Antonia: There's a lot of interest in the Kidpower tutoring program, and whether it's for service hours or not, there is a group of people who come regularly. For the number of DC kids who come each week, we have the right amount of student volunteers. Having the Kidpower kids counting on their tutors and expecting them to be there each week, encourages Sidwell students to come regularly, and luckily all the tutors are very devoted. A group of freshman also come each week, as part of their service projects, which introduces them to the program and lets them learn about it, but for the most part I think it's important to make sure each kid has an ongoing relationship with someone who tutors them regularly. One of my favorite things about the program is that the kids arrive from a long bus ride after a whole day of school, and yet run right away to their tutors screaming because they're just so happy to see them.

Lara: Have you received any feedback (from the kids, parents, or schools) about the weekly tutoring sessions? If so, please elaborate on the feedback. If not, are you planning to obtain it in the future?

Antonia: This year was the year when we wanted to get a solid foundation for the program. The Sidwell community is aware of the program and has learned about Kidpower. We now have a group of dedicated tutors and an established weekly tutoring program. Now that there is a fully functional program, it's important to start looking at how to make it better and how to advance, and getting feedback is an important part of this. I think everyone gets feedback from the kids each time they meet-- they complain regularly about doing the civics lessons and tend not to get much out of them, so we're looking
into ways to cover important material in ways in which they'll actually absorb the information and think of learning as more than a chore. We definitely have things we want to add, things we want to get rid of, and things we want to change. Overall we feel that the Kidpower tutoring program has been a great addition to the community, Kidpower kids really enjoy it, and it is an excellent opportunity for Sidwell students to take part in. Since the program is through Kidpower, we haven't yet communicated directly with the families of the kids. But next year we want to have a more open forum in which the parents can come to tutoring class at Sidwell to get a taste of what their kids are involved in, and see the work their kids have done and the progress they have made, as well as to receive feedback from Kidpower staff. I also think that with a program in the early stages as this one is, getting feedback from those directly involved can be really valuable for changes and improvements to the program, so we plan to send out a survey to current tutors so that they can give ideas and recommendations for how to better the program.

Lara:  What are your goals for the future?

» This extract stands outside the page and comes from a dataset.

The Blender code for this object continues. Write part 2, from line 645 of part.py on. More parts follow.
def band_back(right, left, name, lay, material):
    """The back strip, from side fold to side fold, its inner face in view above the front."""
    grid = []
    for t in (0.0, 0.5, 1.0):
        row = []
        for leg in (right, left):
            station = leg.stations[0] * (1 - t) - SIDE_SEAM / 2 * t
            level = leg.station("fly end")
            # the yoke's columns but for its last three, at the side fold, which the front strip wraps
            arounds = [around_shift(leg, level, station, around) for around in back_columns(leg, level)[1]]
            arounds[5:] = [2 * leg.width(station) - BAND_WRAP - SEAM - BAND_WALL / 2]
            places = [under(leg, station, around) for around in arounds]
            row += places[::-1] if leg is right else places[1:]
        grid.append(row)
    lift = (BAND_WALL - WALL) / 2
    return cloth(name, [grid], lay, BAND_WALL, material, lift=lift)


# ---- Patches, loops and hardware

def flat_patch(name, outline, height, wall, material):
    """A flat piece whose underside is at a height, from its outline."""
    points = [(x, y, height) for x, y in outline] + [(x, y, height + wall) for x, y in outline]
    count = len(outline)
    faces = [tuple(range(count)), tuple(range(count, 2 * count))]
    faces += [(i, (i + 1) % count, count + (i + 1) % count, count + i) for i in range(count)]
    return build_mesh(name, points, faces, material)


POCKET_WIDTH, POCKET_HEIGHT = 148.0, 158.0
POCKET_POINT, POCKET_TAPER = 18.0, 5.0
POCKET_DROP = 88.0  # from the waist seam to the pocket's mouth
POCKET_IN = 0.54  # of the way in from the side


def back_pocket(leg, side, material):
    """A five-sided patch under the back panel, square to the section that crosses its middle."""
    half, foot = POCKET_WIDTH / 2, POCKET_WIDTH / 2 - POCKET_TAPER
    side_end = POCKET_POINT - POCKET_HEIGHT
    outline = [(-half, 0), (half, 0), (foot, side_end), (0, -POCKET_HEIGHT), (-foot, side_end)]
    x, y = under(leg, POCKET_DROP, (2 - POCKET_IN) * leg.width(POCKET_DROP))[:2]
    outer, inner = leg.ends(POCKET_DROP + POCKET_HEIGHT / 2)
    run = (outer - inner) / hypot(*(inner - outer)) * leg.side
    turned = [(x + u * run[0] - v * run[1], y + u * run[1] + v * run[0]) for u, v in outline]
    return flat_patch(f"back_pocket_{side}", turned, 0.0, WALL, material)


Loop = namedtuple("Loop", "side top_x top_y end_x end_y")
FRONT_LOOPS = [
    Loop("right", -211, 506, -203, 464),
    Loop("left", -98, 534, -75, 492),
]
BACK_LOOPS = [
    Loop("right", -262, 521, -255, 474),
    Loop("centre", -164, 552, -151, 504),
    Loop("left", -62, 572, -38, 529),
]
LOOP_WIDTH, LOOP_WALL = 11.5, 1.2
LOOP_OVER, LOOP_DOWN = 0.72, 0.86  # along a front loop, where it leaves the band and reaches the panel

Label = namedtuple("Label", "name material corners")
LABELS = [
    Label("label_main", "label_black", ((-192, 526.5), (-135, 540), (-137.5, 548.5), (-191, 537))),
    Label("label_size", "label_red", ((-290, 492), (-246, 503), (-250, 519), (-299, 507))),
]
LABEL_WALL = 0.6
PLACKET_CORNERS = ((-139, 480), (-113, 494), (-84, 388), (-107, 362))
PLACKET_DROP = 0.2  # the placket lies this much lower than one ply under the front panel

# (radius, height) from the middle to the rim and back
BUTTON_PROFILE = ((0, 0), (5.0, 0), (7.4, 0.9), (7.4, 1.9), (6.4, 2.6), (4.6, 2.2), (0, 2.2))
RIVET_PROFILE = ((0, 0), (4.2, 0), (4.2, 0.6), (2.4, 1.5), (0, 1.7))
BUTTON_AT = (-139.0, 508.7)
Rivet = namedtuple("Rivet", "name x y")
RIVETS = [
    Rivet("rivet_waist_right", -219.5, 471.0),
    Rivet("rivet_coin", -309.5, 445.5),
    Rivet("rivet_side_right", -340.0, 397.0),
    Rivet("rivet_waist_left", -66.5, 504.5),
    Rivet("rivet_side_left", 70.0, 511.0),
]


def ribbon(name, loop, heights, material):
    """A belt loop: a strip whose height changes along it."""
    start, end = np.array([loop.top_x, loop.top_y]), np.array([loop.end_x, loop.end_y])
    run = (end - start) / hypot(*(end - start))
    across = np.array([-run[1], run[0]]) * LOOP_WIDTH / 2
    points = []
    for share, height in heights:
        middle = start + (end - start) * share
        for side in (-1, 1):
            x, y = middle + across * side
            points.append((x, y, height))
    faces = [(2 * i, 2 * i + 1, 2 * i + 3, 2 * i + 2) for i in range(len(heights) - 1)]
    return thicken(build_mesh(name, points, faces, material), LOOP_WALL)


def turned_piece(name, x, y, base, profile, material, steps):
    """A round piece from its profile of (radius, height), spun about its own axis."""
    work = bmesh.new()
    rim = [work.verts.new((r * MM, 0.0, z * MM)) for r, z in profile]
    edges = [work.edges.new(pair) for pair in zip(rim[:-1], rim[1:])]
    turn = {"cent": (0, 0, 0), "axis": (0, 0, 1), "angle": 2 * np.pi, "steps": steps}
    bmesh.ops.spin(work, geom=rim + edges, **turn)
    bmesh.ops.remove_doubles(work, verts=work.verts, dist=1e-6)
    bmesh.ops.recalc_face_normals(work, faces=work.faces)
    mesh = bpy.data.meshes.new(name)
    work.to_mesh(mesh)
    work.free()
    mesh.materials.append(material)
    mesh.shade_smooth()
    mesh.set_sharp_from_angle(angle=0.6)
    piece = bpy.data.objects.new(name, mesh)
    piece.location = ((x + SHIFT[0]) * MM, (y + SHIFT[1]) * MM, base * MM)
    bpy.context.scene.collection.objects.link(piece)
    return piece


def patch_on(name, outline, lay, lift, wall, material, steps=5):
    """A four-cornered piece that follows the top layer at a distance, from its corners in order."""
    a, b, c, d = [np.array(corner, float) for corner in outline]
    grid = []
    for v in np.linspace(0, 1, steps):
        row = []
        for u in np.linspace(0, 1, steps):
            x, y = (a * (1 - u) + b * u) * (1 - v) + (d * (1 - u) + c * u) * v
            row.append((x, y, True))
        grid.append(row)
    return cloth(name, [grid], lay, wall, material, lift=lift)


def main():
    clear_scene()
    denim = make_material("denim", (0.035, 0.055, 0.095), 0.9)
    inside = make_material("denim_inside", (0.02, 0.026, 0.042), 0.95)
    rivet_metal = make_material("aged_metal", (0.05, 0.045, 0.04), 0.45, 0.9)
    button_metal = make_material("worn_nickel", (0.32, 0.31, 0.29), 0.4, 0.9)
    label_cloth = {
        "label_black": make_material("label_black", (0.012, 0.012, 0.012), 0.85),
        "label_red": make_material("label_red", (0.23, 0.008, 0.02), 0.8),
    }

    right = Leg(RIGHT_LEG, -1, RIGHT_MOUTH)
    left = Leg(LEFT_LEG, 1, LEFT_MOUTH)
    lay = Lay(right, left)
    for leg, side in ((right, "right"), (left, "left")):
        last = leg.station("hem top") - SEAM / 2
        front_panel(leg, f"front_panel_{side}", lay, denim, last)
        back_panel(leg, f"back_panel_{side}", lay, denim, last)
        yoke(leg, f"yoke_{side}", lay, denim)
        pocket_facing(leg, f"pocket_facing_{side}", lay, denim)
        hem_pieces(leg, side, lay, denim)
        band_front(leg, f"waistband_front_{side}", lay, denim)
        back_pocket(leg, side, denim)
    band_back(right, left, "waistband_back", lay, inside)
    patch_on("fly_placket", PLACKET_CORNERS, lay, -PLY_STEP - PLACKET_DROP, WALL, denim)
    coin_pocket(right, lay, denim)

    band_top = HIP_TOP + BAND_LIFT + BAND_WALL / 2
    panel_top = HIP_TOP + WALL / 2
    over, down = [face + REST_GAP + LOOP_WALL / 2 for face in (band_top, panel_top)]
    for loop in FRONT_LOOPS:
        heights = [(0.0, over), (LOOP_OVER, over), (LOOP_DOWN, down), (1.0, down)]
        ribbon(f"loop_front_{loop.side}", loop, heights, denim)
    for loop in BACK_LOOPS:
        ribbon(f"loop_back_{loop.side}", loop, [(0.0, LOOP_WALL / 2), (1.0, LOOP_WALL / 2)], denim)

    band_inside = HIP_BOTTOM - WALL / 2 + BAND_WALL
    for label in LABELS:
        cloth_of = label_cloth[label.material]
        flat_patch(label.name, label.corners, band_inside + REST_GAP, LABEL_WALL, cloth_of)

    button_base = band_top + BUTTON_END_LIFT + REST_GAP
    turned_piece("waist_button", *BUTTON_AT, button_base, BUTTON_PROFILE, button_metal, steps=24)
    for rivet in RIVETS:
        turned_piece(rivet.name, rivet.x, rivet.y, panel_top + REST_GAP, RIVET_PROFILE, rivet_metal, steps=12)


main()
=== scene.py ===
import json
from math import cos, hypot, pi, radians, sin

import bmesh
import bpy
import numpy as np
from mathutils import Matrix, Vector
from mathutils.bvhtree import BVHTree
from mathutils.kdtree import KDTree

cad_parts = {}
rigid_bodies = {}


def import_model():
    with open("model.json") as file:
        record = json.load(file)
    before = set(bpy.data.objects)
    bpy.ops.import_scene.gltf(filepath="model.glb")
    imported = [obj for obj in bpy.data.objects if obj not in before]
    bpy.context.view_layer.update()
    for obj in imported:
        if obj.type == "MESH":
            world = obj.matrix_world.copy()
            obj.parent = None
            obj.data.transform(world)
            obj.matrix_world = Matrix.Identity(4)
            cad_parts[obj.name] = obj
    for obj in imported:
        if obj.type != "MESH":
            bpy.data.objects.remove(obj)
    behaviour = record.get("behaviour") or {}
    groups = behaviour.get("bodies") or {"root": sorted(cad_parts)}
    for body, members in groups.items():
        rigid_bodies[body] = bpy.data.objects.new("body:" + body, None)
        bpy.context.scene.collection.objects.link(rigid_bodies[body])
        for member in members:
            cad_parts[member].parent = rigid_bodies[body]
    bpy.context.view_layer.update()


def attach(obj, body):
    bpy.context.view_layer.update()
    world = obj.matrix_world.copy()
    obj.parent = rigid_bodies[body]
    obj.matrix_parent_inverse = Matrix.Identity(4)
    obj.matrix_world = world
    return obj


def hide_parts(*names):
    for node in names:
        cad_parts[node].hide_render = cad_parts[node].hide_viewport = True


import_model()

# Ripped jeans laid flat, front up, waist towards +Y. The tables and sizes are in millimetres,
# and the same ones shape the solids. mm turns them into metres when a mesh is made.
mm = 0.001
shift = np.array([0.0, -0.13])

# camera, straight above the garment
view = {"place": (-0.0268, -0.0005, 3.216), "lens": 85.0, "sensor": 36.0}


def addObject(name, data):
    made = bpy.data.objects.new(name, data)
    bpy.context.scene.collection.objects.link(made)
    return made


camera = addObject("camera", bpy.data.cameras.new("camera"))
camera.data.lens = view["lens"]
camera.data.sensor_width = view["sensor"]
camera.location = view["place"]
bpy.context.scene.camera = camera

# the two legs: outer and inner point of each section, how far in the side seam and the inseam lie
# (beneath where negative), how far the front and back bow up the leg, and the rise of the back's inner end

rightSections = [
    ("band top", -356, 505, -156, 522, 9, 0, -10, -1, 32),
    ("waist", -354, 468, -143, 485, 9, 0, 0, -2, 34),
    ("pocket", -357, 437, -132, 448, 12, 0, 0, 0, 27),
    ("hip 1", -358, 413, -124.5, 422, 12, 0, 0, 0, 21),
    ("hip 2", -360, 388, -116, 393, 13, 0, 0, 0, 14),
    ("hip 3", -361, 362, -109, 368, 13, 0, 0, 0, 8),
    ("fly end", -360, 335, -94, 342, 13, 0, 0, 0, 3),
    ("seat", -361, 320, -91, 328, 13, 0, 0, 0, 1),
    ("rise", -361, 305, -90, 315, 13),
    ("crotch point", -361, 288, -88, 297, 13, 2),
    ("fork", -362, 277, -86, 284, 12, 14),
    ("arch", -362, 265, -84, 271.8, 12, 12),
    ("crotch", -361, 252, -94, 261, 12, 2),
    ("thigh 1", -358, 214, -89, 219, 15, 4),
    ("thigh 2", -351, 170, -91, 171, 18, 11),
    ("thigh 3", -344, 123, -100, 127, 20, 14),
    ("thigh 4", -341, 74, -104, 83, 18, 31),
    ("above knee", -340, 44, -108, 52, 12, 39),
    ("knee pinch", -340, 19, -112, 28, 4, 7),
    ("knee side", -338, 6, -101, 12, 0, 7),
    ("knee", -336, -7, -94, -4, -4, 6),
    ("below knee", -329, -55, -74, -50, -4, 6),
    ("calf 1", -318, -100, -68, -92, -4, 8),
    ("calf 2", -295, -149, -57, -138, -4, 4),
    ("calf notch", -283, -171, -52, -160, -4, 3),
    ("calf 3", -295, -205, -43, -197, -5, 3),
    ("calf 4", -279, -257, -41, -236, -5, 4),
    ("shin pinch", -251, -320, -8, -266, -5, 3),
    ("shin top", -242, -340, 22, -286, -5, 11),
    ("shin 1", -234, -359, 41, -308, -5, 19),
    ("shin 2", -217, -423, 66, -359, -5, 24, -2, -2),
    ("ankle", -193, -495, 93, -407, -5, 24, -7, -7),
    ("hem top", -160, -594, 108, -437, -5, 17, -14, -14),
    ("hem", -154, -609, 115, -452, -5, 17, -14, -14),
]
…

Antonia: The tutoring sessions take place once a week for two hours. Although tutors and kids meet regularly, it's still just a small window of time, so we want to make the most of it and are evaluating how to make the program better for next year.  This year, I was talking to one of the girls I work with, and we were writing a letter to President Obama as part of an activity. She asked him to please stop people in her neighborhood from shooting each other and stealing things from stores. Hearing this, I was really shocked because I hadn't fully realized that things like this were truly things that some of the kids we worked with had to face daily. I know that we want the program to go further than just a once a week meeting, and have the Tutoring Club (of which this program is a part) strive to use education as a way of bettering communities that face problems like this. This spring, talking to her buddy, one Sidwell student mentioned the war in Iraq. Her buddy had, first of all, never heard of Iraq, and was not aware that there was a war. We want to not only help the kids with schoolwork, but to help them learn about the world around them and how to make it a better place. In addition to helping with homework and giving the kids help in areas they struggle in or want to improve in, Kidpower supplies a civics curriculum so that tutors and their
buddies can work on lessons about American history. The handbook we currently use is written by Georgetown Day School students for a similar program they had with Kidpower. We hope to update, edit and re-write a new version of the handbook. Also, currently the only thing that the Tutoring Club does is the Kidpower tutoring program. We want to expand as a club and become more established in the community as well as doing some fundraising for Kidpower as an organization, planning other activities and looking at other ways to improve learning and education with youth in the district.

Lara: Are you planning any changes/improvements to the program going forward?

Antonia: Right now what happens with the tutoring program is that the kids arrive, are provided with a snack and a bit of time to catch up with their "buddies," and then start working on the Kidpower civics curriculum, and then work on homework. When (and if) this is all finished, they are allowed to go outside or hang out with their buddies. Lots of the kids are either behind or struggling with some concepts in their homework, so we want to take advantage of the time they have with their tutors to master the concepts. Also, we want to focus more attention on reading skills and the importance of reading, and use the tutoring program as a way to give students practice and help with reading, as well as giving them books and encouraging them to read. Like I said, now that we have the foundation set we want to look at how to improve the program so that we can have the optimal experience for everyone.